Tuesday, January 13, 2009

Trust your stomach

We float away on whimsical notions...
We twist and turn through the lies and the truths...
We stretch and yearn for this far away idea of originality...
We claw the windows and the cages that block us from being free...
We cry and we yell and we scream with a hunger deep within us...

If we didn't, what would be life?



Bishop Allen and Flight 180 give me this strange kind of hope. Music gives me hope. It gives me that when I feel like I have nothing.

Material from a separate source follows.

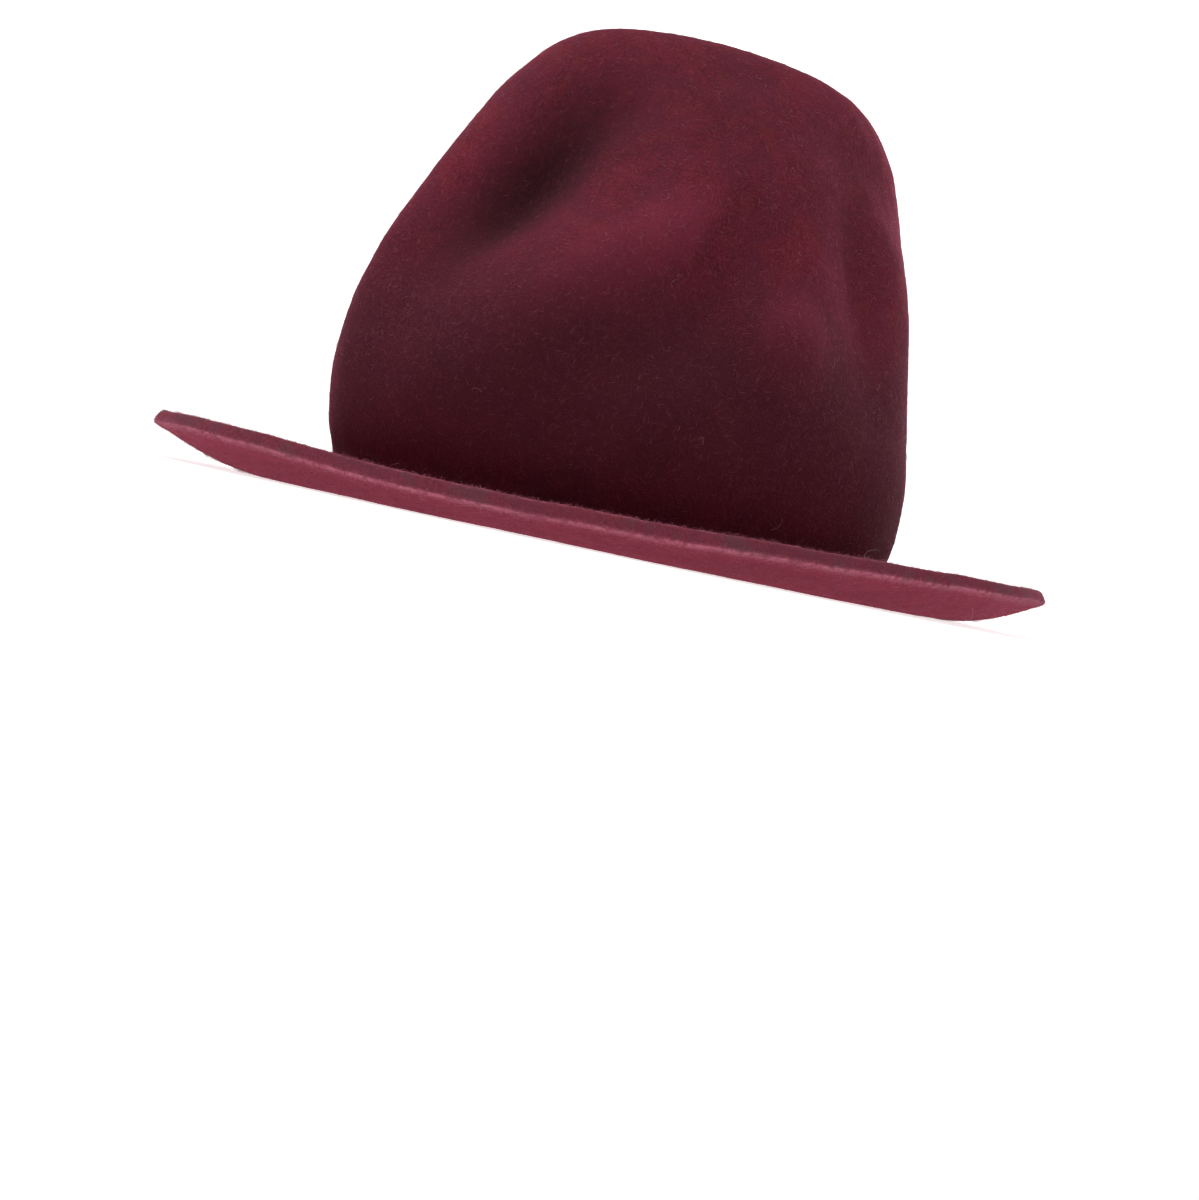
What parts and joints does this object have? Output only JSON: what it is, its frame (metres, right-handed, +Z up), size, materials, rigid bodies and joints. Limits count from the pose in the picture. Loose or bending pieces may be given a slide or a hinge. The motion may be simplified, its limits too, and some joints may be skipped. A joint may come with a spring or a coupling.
{
  "type": "mountain hat",
  "caption": "Tall-crowned felt hat with a pinched front, dented sides, a softly curled brim and a striped ribbon sweatband with a bare woven label inside.",
  "frame": {"origin": "on the surface that the brim rests on, under the middle of the head opening", "axes": "+Z up through the crown, +Y towards the back of the hat, +X towards the wearer's left"},
  "size_m": [0.289, 0.322, 0.181],
  "materials": {
    "felt": "burgundy wool felt, napped, with a soft raw edge at the rim",
    "ribbon": "ribbed grosgrain ribbon in red, blue, white, yellow and dark stripes",
    "woven_label": "bare white woven satin"
  },
  "bodies": {
    "root": {"felt_body": "felt", "sweatband": "ribbon", "label": "woven_label"}
  },
  "joints": []
}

Today I felt like crying and that feeling never went away. I held onto what little I have: my brain, my heart, my body full of life. But I don't feel full of life. I feel suffocated and hurt and upset. I'm having one of my bad days. They are becoming more frequent now and I don't have the energy to even miss my good, happy, sunshine days.
...but I'm too scared to ask for help.

I thought you would be the one to help me up but I was wrong. So wrong and I laugh at that now. The only one who can help me up is myself. I am very sorry I gave you my hope and expectations. They were too much for you to handle, I guess.





Let's all talk in paradoxes and whisper sweetly into the night air, "The owls are not what they seem." We'll dance in our white dresses and light candles that blow out. Leaves crunch beneath our feet but we aren't scared. We can't be.